Blockchain (trusted record and identity of origin of transaction), ability of Artificial Intelligence (AI) to make sense of the context of huge volume of transactional data and other automation technologies that help build data processing modules to support investigation can flip the lower-value, lower-fee, higher-cost cycle into lower-value, lower-cost, faster-turnaround, higher profit work.

Similarly, robots turn many transaction-heavy, data-intensive accounting processes into more profitable services.

It All Fits Into Traditional Structures of Accounting Firms

Despite the fears to the contrary, robots actually fit into traditional structures of accounting firms. For a moment, think about your firm – who used to report to whom and why? What did the reporting person deliver to the supervisor/manager, how and what purpose it catered to? Who reports/delivers service outcomes/explains the results to your clients? If you have automated some parts of your firm’s internal processes, or if you study the processes of more automated firms, you will find that many internal process tasks are now assigned to software robots. But, the interactions between clients and your firm are hardly turned over to robots, other than some automated alerts based on certain thresholds of their process parameters.

Clients want to deal with accountants, not their robots. Chatbots are efficient and cost-effective for answering transactional queries of clients but I would leave it to your imagination if clients would trust the advice given by a chatbot if it does so. And robots make it increasingly possible for you to interact with your clients. They are helping you improve your client service and client relationships. For example, we developed solutions at AccountantsWorld in which we made it possible for accountants to send out decision-specific notifications to multiple clients automatically, in just one-click and even WITHOUT clicking anything – through both Accounting Power CAS and Payroll Relief.

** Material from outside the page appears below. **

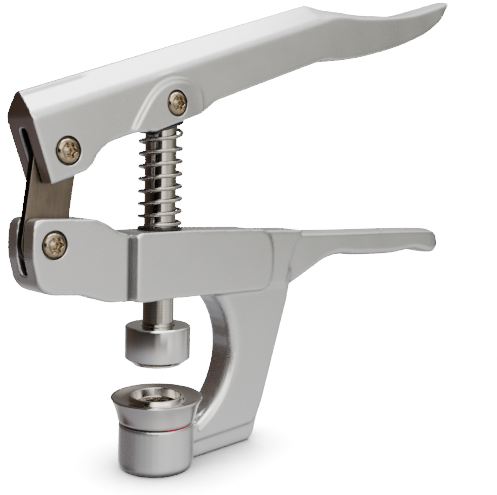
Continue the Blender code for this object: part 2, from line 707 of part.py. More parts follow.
def cheek_shape(parent):
    """The thicker cheeks round the plunger's pin."""
    corners = [
        (-23.5, CHEEK_V + 3.4, 0.0),
        (-18.0, CHEEK_V + 2.6, 0.0),
        (-13.0, CHEEK_V - 0.05, 0.0),
        (11.5, CHEEK_V - 0.05, 0.0),
        (13.0, 2.0, 5.0),
        (3.0, 10.4, 5.0),
        (-6.5, 10.4, 6.0),
        (-14.5, 4.0, 8.0),
    ]
    bm = prism_mesh(fillet_outline(corners), CHEEK_HALF, 0.7, 2)
    bm.transform(handle_frame())
    return finish_mesh("cheek_shape", bm, CASTING, parent)


def handle_pocket(parent):
    """Where the plunger's head swings between the cheeks."""
    rear = -PLUNGER_RADIUS - POCKET_REAR_PLAY
    front = PLUNGER_RADIUS + POCKET_FRONT_PLAY
    top = PLUNGER_RADIUS + PLUNGER_HEAD + POCKET_TOP_PLAY
    corners = [
        (rear, CHEEK_V - 6, 0),
        (front, CHEEK_V - 6, 0),
        (front, top, 3.0),
        (rear, top, 3.0),
    ]
    bm = prism_mesh(fillet_outline(corners), PLUNGER_RADIUS + LINK_GAP)
    bm.transform(handle_frame())
    return finish_mesh("plunger_pocket", bm, CASTING, parent)


def handle_slot(parent):
    """The link's slot, open behind and below."""
    front = LINK_PIN_U + LINK_WIDTH / 2 + SLOT_END_PLAY
    top = LINK_PIN_V + LINK_WIDTH / 2 + SLOT_TOP_PLAY
    corners = [
        (HANDLE_REAR - 5, REAR_LUG_V - 5, 0),
        (front, REAR_LUG_V - 5, 0),
        (front, top, 5.0),
        (HANDLE_REAR - 5, top, 0),
    ]
    bm = prism_mesh(fillet_outline(corners), SLOT_HALF)
    bm.transform(handle_frame())
    return finish_mesh("handle_slot", bm, CASTING, parent)


def make_upper_handle(parent):
    bm = loft_mesh(handle_sections())
    bm.transform(handle_frame())
    handle = finish_mesh("upper_handle", bm, CASTING, parent)
    combine(handle, [cheek_shape(parent)], "UNION")
    hole = PIN_RADIUS + GAP
    cutters = [
        handle_pocket(parent),
        handle_slot(parent),
        pin_seats("link_pin_seat", LINK_PIN_X, LINK_PIN_Z, HANDLE_HALF, parent, hole),
        pin_seats("plunger_pin_seat", 0.0, PLUNGER_PIN_Z, CHEEK_HALF, parent, hole),
    ]
    combine(handle, cutters, "DIFFERENCE")


# Plunger


def make_plunger(parent):
    low = UPPER_DIE_TOP_Z - DIE_SOCKET_DEPTH
    high = PLUNGER_PIN_Z + PLUNGER_RADIUS + PLUNGER_HEAD
    profile = [(0, low), (PLUNGER_RADIUS - 0.5, low), (PLUNGER_RADIUS, low + 0.5)]
    profile += [(PLUNGER_RADIUS, high - 3.0), (PLUNGER_RADIUS - 0.9, high - 1.0), (PLUNGER_RADIUS - 3, high)]
    profile += [(0, high)]
    plunger = finish_mesh("plunger_shaft", turned_mesh(profile, MEDIUM_ROUND), POLISHED, parent)
    bush_radius = PIN_RADIUS + PIVOT_PLAY + PIN_BUSH_WALL
    reach = PLUNGER_RADIUS + 3
    cross_hole = rod_profile(bush_radius + GAP, -reach, reach)
    hole = across(turned_mesh(cross_hole, SMALL_ROUND), 0.0, PLUNGER_PIN_Z)
    flat = rod_profile(SET_SCREW_RADIUS + GAP, PLUNGER_RADIUS - SCREW_FLAT, reach)
    notch = across(turned_mesh(flat, SMALL_ROUND), 0.0, low + DIE_SOCKET_DEPTH / 2)
    cutters = [
        finish_mesh("plunger_pin_hole", hole, POLISHED, parent),
        finish_mesh("set_screw_flat", notch, POLISHED, parent),
    ]
    combine(plunger, cutters, "DIFFERENCE")
    half = PLUNGER_RADIUS - 2.0
    bush = tube_profile(PIN_RADIUS + PIVOT_PLAY, bush_radius, -half, half)
    finish_mesh("plunger_pin_bush", across(turned_mesh(bush, SMALL_ROUND), 0.0, PLUNGER_PIN_Z), BRONZE, parent)


def make_upper_die(parent):
    """The setting punch: a drum with a stepped nose, a rolling groove and a pilot."""
    socket = PLUNGER_RADIUS + GAP
    top = UPPER_DIE_TOP_Z
    step = NOSE_Z + NOSE_HEIGHT
    profile = [
        (0, NOSE_Z + 0.4),
        (PILOT_RADIUS - 0.6, NOSE_Z + 0.4),
        (PILOT_RADIUS, NOSE_Z + 1.2),
        (PILOT_RADIUS + 0.6, NOSE_Z + 2.4),
        (NOSE_RADIUS - 2.4, NOSE_Z + 2.4),
        (NOSE_RADIUS - 1.4, NOSE_Z),
        (NOSE_RADIUS, NOSE_Z),
        (NOSE_RADIUS, step),
        (UPPER_DIE_RADIUS - 1.9, step),
        (UPPER_DIE_RADIUS, step + NOSE_CHAMFER),
        (UPPER_DIE_RADIUS, top - 0.5),
        (UPPER_DIE_RADIUS - 0.5, top),
        (socket + 0.4, top),
        (socket, top - 0.4),
        (socket, top - DIE_SOCKET_DEPTH - GAP),
        (0, top - DIE_SOCKET_DEPTH - GAP),
    ]
    die = finish_mesh("upper_die", turned_mesh(profile, LARGE_ROUND), STEEL, parent)
    height = top - DIE_SOCKET_DEPTH / 2
    hole = rod_profile(SET_SCREW_RADIUS + GAP, PLUNGER_RADIUS - 1, UPPER_DIE_RADIUS + 3)
    cutter = finish_mesh("set_screw_hole", across(turned_mesh(hole, SMALL_ROUND), 0.0, height), STEEL, parent)
    combine(die, [cutter], "DIFFERENCE")
    point = PLUNGER_RADIUS - SCREW_FLAT + GAP
    end = UPPER_DIE_RADIUS - 0.8
    screw = [
        (0, point),
        (SET_SCREW_RADIUS - 0.4, point),
        (SET_SCREW_RADIUS, point + 0.5),
        (SET_SCREW_RADIUS, end),
        (SET_SCREW_RADIUS / 2, end),
        (SET_SCREW_RADIUS / 2, end - 1.6),
        (0, end - 1.6),
    ]
    finish_mesh("upper_die_set_screw", across(turned_mesh(screw, SMALL_ROUND), 0.0, height), DARK, parent)


def make_return_spring(parent):
    """A compression spring whose last turn tilts to lie under the cap."""
    low = SEAT_WASHER_Z + SEAT_WASHER_THICKNESS + GAP + SPRING_WIRE
    slope = math.tan(HANDLE_TILT)
    high = CAP_Z - (CAP_THICKNESS / 2 + GAP + SPRING_WIRE) / math.cos(HANDLE_TILT)
    closed = 2.1 * SPRING_WIRE
    rise = (high - low - closed * SPRING_FLAT_START) / (SPRING_TURNS - SPRING_FLAT_START)
    steps = 12
    points = []
    for k in range(round(SPRING_TURNS * steps) + 1):
        turns = k / steps
        angle = 2 * math.pi * turns + math.radians(200)
        height = closed * min(turns, SPRING_FLAT_START) + rise * max(0.0, turns - SPRING_FLAT_START)
        x = SPRING_RADIUS * math.cos(angle)
        lean = (turns - SPRING_TURNS + SPRING_TILT_TURNS + 0.1) / SPRING_TILT_TURNS
        tilt = max(0.0, min(1.0, lean))
        lift = slope * x * tilt * tilt * (3 - 2 * tilt)
        points.append((x, SPRING_RADIUS * math.sin(angle), low + height + lift))
    curve = bpy.data.curves.new("return_spring", "CURVE")
    curve.dimensions = "3D"
    curve.bevel_depth = SPRING_WIRE * MM
    curve.bevel_resolution = 1
    curve.use_fill_caps = True
    spline = curve.splines.new("POLY")
    spline.points.add(len(points) - 1)
    for point, place in zip(spline.points, points):
        point.co = (*(Vector(place) * MM - parent.location), 1.0)
    curve.materials.append(material(POLISHED))
    spring = bpy.data.objects.new("return_spring", curve)
    bpy.context.scene.collection.objects.link(spring)
    spring.parent = parent


def make_spring_cap(parent):
    half = CAP_THICKNESS / 2
    ring = tube_profile(PLUNGER_RADIUS + CAP_PLAY, CAP_RADIUS, -half, half)
    bm = turned_mesh(ring, MEDIUM_ROUND)
    bm.transform(Matrix.Translation((0, 0, CAP_Z)) @ Matrix.Rotation(-HANDLE_TILT, 4, "Y"))
    finish_mesh("spring_cap_washer", bm, DARK, parent)


def main():
    clear_scene()
    make_lower_frame()
    make_guide_bush()
    make_lower_die()
    make_seat_washer()
    make_pivot("clevis_pin", CLEVIS_X, CLEVIS_Z, BODY_HALF, None)
    link_axis = axis_empty("link_axis", CLEVIS_X, CLEVIS_Z)
    make_link(link_axis)
    handle_axis = axis_empty("handle_axis", LINK_PIN_X, LINK_PIN_Z)
    make_upper_handle(handle_axis)
    make_pivot("link_pin", LINK_PIN_X, LINK_PIN_Z, HANDLE_HALF, handle_axis)
    make_pivot("plunger_pin", 0.0, PLUNGER_PIN_Z, CHEEK_HALF, handle_axis)
    plunger_axis = axis_empty("plunger_axis", 0.0, PLUNGER_PIN_Z)
    make_plunger(plunger_axis)
    make_upper_die(plunger_axis)
    make_return_spring(plunger_axis)
    make_spring_cap(axis_empty("cap_axis", 0.0, CAP_Z))


main()
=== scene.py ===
"""Looks for the hand grommet press: castings, turned steel, screws, spring, studio light and camera.

Shapes are worked out in millimetres and turned into metres when a mesh is made. X runs from the link
towards the grips, Y is across the press and Z is up.
"""

import json
import math

import bmesh
import bpy
import numpy as np
from mathutils import Matrix, Vector

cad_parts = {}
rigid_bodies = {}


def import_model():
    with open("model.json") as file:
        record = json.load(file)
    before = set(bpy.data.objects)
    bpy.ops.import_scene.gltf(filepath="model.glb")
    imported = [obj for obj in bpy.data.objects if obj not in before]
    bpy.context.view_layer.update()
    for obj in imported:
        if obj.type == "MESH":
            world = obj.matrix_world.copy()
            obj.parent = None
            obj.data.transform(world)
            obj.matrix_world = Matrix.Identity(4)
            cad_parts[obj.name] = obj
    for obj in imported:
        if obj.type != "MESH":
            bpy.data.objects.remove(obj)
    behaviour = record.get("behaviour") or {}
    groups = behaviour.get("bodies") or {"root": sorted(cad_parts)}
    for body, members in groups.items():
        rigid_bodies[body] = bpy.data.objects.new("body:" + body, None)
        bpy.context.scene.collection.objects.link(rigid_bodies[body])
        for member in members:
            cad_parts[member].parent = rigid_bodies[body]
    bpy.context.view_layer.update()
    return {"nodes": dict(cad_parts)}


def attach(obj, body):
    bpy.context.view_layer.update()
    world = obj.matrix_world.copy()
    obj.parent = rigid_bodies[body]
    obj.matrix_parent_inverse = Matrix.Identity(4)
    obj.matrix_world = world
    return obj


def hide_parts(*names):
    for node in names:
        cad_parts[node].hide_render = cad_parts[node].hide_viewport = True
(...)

Robots Are Reporting to Accountants

Clients are not asking their accountants if robots did their accounting work or whether robots prepared their reports. On the contrary, because clients are becoming more aware of the technological leaps in the accounting profession, they are increasingly asking if the accountant reviewed their information and reports personally.

Robots are delivering reports to clients, but not explaining the insights and not answering contextual questions relevant to clients or their business situations. It is the accountants who are more and more available to clients to do so.

As software “robots” automate more and more prowesses, expert accountants get more focus to apply their trained minds to client situations and hence “Personally reviewed by me” is actually becoming a unique selling proposition for some accounting firms, which have leveraged automation and integration more than other firms have. “We provide personalized service and attention” is becoming truer.

Accountants are getting more time now to review the work done by robots. Accounting software has now given the power to accountants to train, guide, and mentor the robots to do better work, e.g. setting up rules in the software for robots to follow. Even better, robots meticulously follow accountants’ rules every single time.

Robots, with multi-capabilities, are available to accountants. And accountants are deciding which of those capabilities they will use for which clients, and to what extent.

Accountants have always leveraged technology. No wonder robots ARE reporting to accountants.